Although the supporting cast includes hardest-working man in straight-to-video movies Danny Trejo and veteran character actor David Zayas, the performances are all aimed at the cheap seats, augmented by an overbearing laugh track. The jokes are lame and obvious, and frequently sexist as well (a whole storyline in the first episode involves George's cousin texting random women pictures of his penis as some sort of dating strategy), especially when they focus on George's sexually voracious colleague. Lopez is more likable than Charlie Sheen, so Saint George isn't as painful to watch as Anger Management, but there's the same sense that everyone involved is just trying to churn out as much product as they can as quickly as possible so that they can get it over with.

Premieres tonight at 9 p.m. on FX.

Thursday, February 13, 2014

Triskaidekaphilia: '13B' (2009)

On the 13th of each month, I write about a movie whose title contains the number 13.

Bollywood is one of my major movie blind spots, but as I've said before, this feature often exposes me to new genres or movements with which I was previously unfamiliar. My guess is that 13B is not exactly a great starting point for exploring Bollywood movies, but it fits with the theme, so here it is. Unlike the typical Bollywood production, 13B isn't filled with lavish musical numbers, nor does it have any large-scale action or romance. Instead it's a sort of Bollywood-ized version of the J-horror trend, with a story about ghostly infestations terrorizing a family (mostly via technology) in an urban apartment building.

Although writer-director Vikram K. Kumar doesn't follow every Bollywood convention, the movie does have an inflated running time (just over two hours in the version I saw, although IMDb lists a version that's 20 minutes longer), and the action stops abruptly at one point for a completely incongruous musical number, which comes off as sort of a fantasy sequence featuring the two main characters (there's no explanation for why the harried businessman and his stay-at-home wife are suddenly glamorous pop stars for three minutes). The rest of the songs are confined to one time-passing montage and a music video that plays over the closing credits, so that Kumar can work on building tension in his haunted-house story without the characters having to stop and sing every few minutes.

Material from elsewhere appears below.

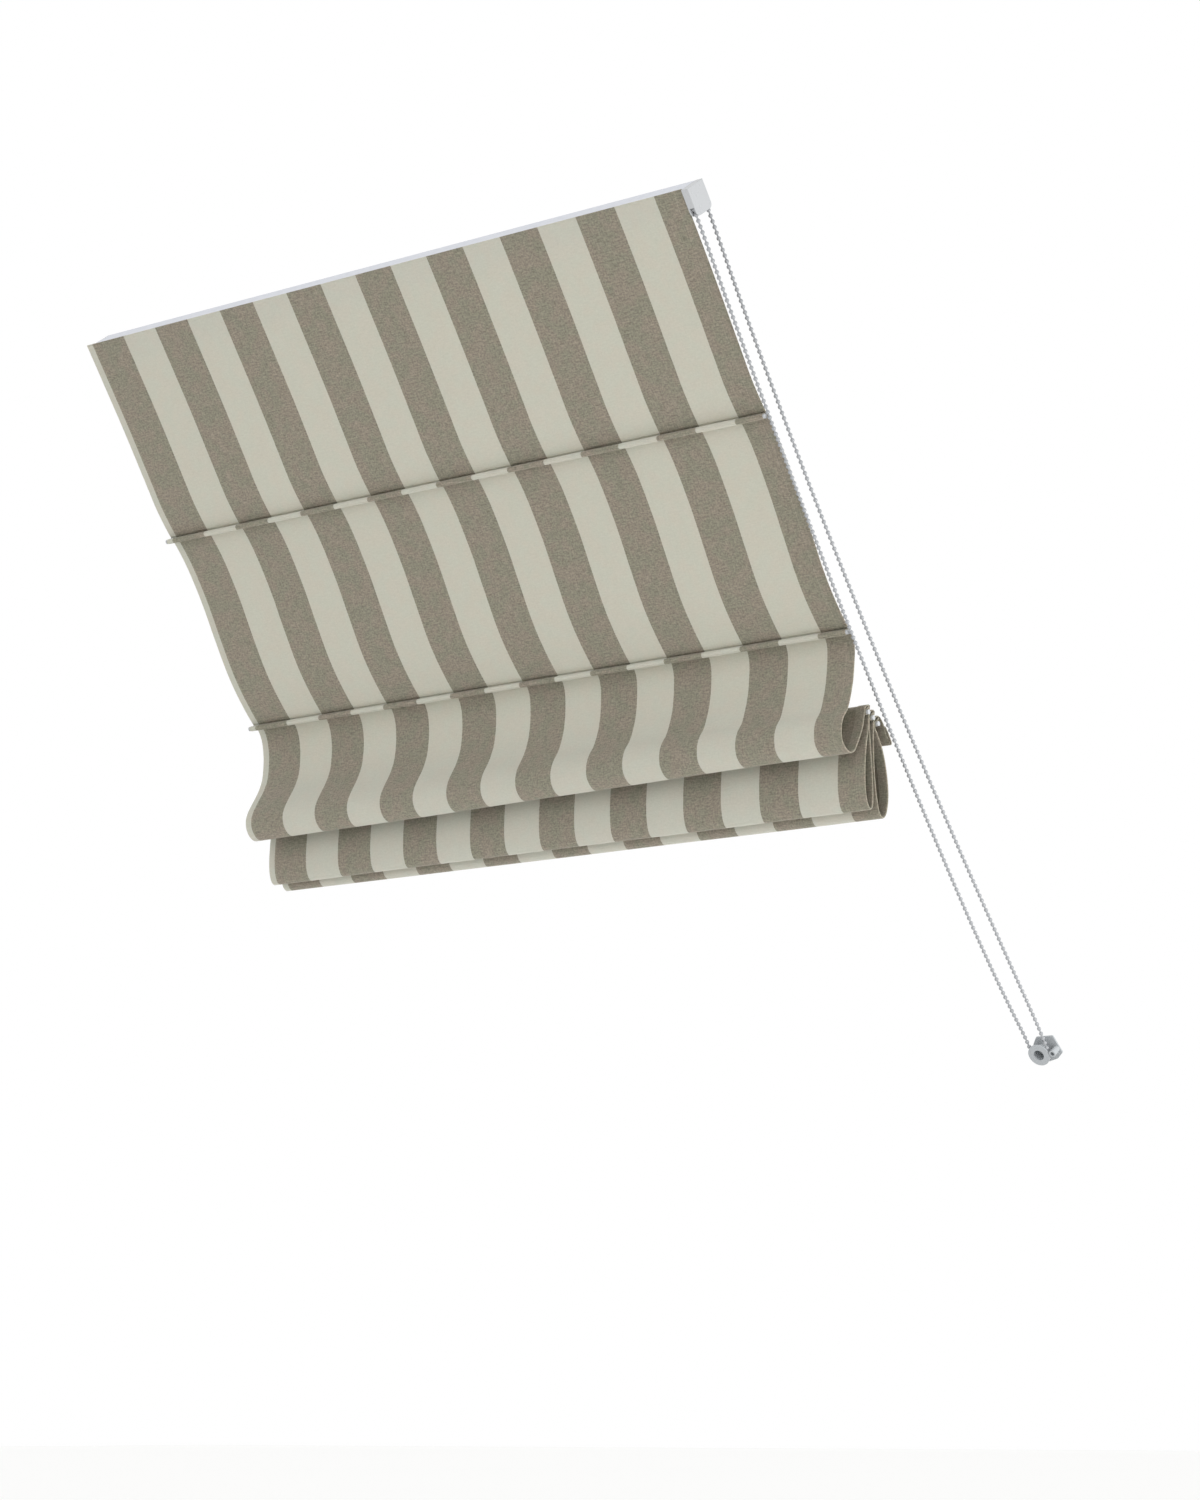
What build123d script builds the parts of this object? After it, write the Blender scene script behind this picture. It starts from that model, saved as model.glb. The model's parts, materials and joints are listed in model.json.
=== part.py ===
from build123d import *
import math
import os

# Striped roman blind with a chain drive, hung on a sloped ceiling over a roof window.
#
# Row frame: x runs along the headrail, y points towards the window and z is plumb. The origin is on the
# ceiling, midway between the screw holes of the two brackets.
# Slope frame, used for all that is built square to the slope: x is the same, y points out through the
# window, square to the slope, and z points up the slope. y = 0 is the plane of the hanging cloth,
# z = 0 its top edge and x = 0 its middle. hang() brings a solid from the slope frame to the row frame.

# ---------------------------------------------------------------- driving dimensions (millimetres)
LEAN = 35.4                 # degrees between the slope and the plumb line

CLOTH_WIDTH = 843.0
CLOTH = 0.8                 # thickness of the cloth
ROD_PITCH = 242.0           # cloth from one rod to the next
SEAM_GAP = 0.8              # between the end of a panel and the seam of the rod below it

ROD_R = 2.0
ROD_OUT_LEFT = 2.2          # how far the rods stand out of the cloth
ROD_OUT_RIGHT = 2.8
ROD_FRONT = 7.0             # rods 1 and 2 lie this far in front of the cloth's plane
SLEEVE_GAP = 0.2            # between a rod and its sleeve
SLEEVE_WALL = 0.5
WEB = 1.0                   # the two layers of cloth between the seam and the sleeve
CAP_R = 2.5
CAP_GAP = 0.3               # between an end cap and the edge of the cloth
CAP_TIP = 0.8

RAIL_FRONT = 3.0            # front face of the rail behind the cloth's plane
RAIL_DEPTH = 25.0
RAIL_HEIGHT = 27.0
RAIL_TOP = -0.5             # the rail's top face, measured from the cloth's top edge
RAIL_WALL = 1.3
RAIL_INSET_LEFT = 13.0      # the cloth covers the rail's left end by this much
RAIL_OUT_RIGHT = 0.5
RAIL_EDGE_R = 1.2
PLUG_GAP = 0.3              # between the rail's inside and what plugs into it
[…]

Not that he does a very good job of creating suspense, however. The movie begins with an extended family moving into a brand-new high-rise condo (the title refers to their unit number), where inexplicable spooky things immediately start to happen (the milk always goes sour, the elevator doesn't work, cell phones take distorted pictures). But Kumar eventually focuses his attention on just one creepy element, a daily soap opera that appears to air only on the family's TV, with events that mirror (and foreshadow) their own lives. The logistics of this concept are completely nonsensical, especially when main character Manu (R. Madhavan) eventually tracks down an explanation. The whole second half of the movie is a mess of belabored exposition that completely undermines any creepy atmosphere developed early on.

Aside from the occasional musical interludes, 13B's other main Bollywood characteristic is the broad, melodramatic acting style of its cast, which goes against the subdued, ominous tone of Kumar's J-horror influences. Even when terrified, the characters are constantly mugging and overemoting, so the supernatural happenings come off as more goofy than scary. It doesn't help that the special effects are chintzy and the cinematography is flat. Clearly there are a lot of things that Bollywood movies do well (and I probably ought to expand my horizons in that area), but horror is not one of them.

Monday, January 13, 2014

Triskaidekaphilia: '13 Days to Die' (1965)

On the 13th of each month, I write about a movie whose title contains the number 13.

Another discovery from the depths of Amazon's instant video offerings, 13 Days to Die is an Italian-German co-production whose original title translates as The Curse of the Black Ruby. The version I saw was awkwardly dubbed into English, but I doubt that hearing the original dialogue with subtitles would have made this spy thriller any less tedious and soporific. The best thing about the movie is that it was shot in Thailand and features plenty of local color, although deployed in the clumsiest, most obtrusive way possible. Hero Ralph Tracy (Thomas Alder) travels to Thailand at the request of its prince, who hires Tracy to track down a sacred necklace that was stolen from a museum. The thieves have been sending the prince one jewel from the necklace a day, with the warning that after the 13th jewel is sent, the prince will die (hence the movie's English-language title).

It's not clear exactly what Tracy's profession is -- he appears to be some sort of secret agent, but his services are also obviously for hire. Whatever he is, he's presented as pretty much the world's greatest human being. He handily dispatches all of the bad guy's henchmen in the poorly choreographed fight scenes (in which punches always land somewhere in midair), solves the convoluted mystery with ease, wrestles both a tiger and a crocodile, outwits diabolical geniuses and heads of state, and resists the charms of the beautiful Thai museum director/secret princess (er, spoiler alert). He has two sidekicks who provide extra brawn but seem mostly superfluous; mainly their function is to serve as a sounding board for Tracy's awesomeness. The movie's theme song consists entirely of jaunty instrumental music with the words "Ralph Tracy" whispered at regular intervals.

Of course, Ralph Tracy is really Rolf Torring in the movie's original German, which does sound sexier. And despite the copious fight scenes, the Thai scenery and the presence of various exotic animals, 13 Days to Die is terminally boring. The plot is needlessly complicated, the dialogue is bland and delivered poorly by the voiceover actors, and the shooting style is haphazard and sloppy (also, Amazon's version is in black and white for some reason, even though the movie is in color). It actually took me two days to finish watching the 99-minute movie because I kept falling asleep. It would be nice to say that this was a hidden gem worth wading through many pages of Amazon search results to find, but the truth is that it probably deserves to stay hidden.